A reminder of how higher rate tax relief is applied and how, in some cases, the total tax relief can be more than 40%
Tax relief on personal pension contributions is limited to a maximum of 100% of the individual’s relevant UK earnings in the tax year the contributions are paid (and a minimum of £3,600). Essentially, this means the money the client has earned from their employment or the taxable profits from their self-employment.
Key investment income sources such as rental profits (other than those from qualifying furnished holiday lets), dividend income or savings income are excluded. However, this doesn’t mean that higher rate tax relief is not available on these types of income. This is because of the way in which the tax relief is applied.
With a relief at source scheme, the contribution is paid net and the provider will add the basic rate tax relief and reclaim this from HMRC. The individual’s basic rate tax band is then extended by the gross value of the pension contribution. This means the income that would otherwise fall into the higher rate tax band may now fall into the basic rate tax band. It doesn’t matter what form of income that is, i.e. the tax relief can be obtained against earned income, rental profits, savings income or dividend income. Where it is the latter, the rate of tax relief is higher than 40%.

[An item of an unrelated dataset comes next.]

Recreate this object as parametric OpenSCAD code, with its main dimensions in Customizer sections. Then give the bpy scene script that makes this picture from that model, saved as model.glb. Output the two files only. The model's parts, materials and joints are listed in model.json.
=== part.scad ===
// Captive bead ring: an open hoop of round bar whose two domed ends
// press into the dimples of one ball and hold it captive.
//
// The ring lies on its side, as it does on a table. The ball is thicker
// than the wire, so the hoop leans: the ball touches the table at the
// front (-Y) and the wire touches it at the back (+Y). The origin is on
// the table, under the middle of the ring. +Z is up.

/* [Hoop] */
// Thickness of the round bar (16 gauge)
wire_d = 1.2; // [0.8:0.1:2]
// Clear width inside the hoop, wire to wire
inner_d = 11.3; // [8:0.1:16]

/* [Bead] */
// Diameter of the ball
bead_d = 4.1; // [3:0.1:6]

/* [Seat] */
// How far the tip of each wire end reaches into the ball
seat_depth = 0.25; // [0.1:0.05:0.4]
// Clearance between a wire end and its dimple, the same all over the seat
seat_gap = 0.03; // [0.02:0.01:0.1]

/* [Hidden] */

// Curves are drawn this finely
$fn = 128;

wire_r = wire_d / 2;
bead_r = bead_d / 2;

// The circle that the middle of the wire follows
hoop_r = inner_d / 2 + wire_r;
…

A client has £12,000 of earnings and also receives £60,000 of dividend income. The maximum tax relievable personal contribution they could make is limited to £12,000 in the tax year. They pay the pension provider £9,600 net and the provider adds the £2,400 of tax relief.
The client’s basic rate tax band is then extended by £12,000 from £37,700 to £49,700. This means that £12,000 more of the dividend income is now taxed at the basic dividend rate of 8.75%, rather than the higher rate of 33.75% – a 25% saving or £3,000. This means the total tax relief is 45% (£2,400 + £3,000 = £5,400. £5,400/£12,000 = 45%).

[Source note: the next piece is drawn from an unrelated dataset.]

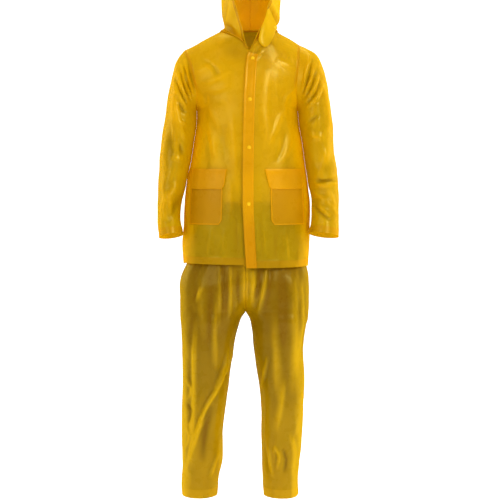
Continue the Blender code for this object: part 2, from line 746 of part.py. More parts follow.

Where individuals make contributions to a net pay scheme, i.e. an occupational scheme, the rate of tax relief is, currently*, exactly the same (aside from the anomaly for those with total taxable income below the personal allowance) as the taxable income is reduced by the gross contribution.
Note that although the dividend tax rates are reducing from tax year 2023/24, the tax saving in this example will still be the same as the rate will reduce down from 32.5% to 7.5%, i.e. 25%. And, although the basic rate of income tax is set to reduce to 19% from 6 April 2023, there will be a one-year transitional period for Relief at Source (RAS) pension schemes to permit them to continue to claim tax relief at 20%. Individuals can only receive higher rate tax relief to the extent they would otherwise have paid higher rate tax if they hadn’t made the pension contribution. For example, someone with taxable income of £60,270 and a full personal allowance, could only benefit from higher rate tax relief on contributions of up to £10,000. Any further contributions would only benefit from basic rate tax relief. (£60,270 – £37,700 basic rate tax band – £12,570 personal allowance = £10,000 in the higher rate tax band.)

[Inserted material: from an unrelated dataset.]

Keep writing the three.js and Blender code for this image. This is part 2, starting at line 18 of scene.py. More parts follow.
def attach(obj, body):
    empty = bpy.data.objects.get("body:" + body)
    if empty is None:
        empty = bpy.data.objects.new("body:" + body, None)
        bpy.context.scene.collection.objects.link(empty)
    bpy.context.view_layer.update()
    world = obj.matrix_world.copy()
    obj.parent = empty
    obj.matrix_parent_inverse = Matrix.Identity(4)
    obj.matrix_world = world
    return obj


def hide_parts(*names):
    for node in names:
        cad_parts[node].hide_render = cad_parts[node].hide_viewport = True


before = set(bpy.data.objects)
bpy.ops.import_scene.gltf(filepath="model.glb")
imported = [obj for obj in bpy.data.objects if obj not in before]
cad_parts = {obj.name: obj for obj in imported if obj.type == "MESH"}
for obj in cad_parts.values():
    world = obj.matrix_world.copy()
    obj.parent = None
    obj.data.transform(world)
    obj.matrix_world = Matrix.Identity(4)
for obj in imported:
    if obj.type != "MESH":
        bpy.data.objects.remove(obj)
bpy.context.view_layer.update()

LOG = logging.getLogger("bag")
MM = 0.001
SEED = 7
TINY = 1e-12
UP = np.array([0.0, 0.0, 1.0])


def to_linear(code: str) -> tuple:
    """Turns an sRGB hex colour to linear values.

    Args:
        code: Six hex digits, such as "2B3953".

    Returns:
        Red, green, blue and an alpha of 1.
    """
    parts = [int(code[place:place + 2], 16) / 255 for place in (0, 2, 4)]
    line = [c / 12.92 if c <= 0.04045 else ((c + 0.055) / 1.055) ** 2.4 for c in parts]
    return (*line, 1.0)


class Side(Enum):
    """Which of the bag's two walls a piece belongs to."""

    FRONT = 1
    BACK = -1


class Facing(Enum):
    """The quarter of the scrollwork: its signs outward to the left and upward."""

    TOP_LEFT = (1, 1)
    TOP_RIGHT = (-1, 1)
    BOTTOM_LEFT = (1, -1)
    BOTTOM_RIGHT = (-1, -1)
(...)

It is also important that higher rate tax payers in relief at source schemes ensure they make a claim for the higher rate tax relief they are entitled to either on their self-assessment tax return, or if they do not fill in a self-assessment tax return, they can call or write to HMRC to claim.
*The basic rate of income tax is set to reduce to 19% from 6 April 2023. Where individuals make contributions to a net pay scheme, i.e. an occupational scheme, from 6 April 2023, the rate of basic rate relief they will receive will be at 19%.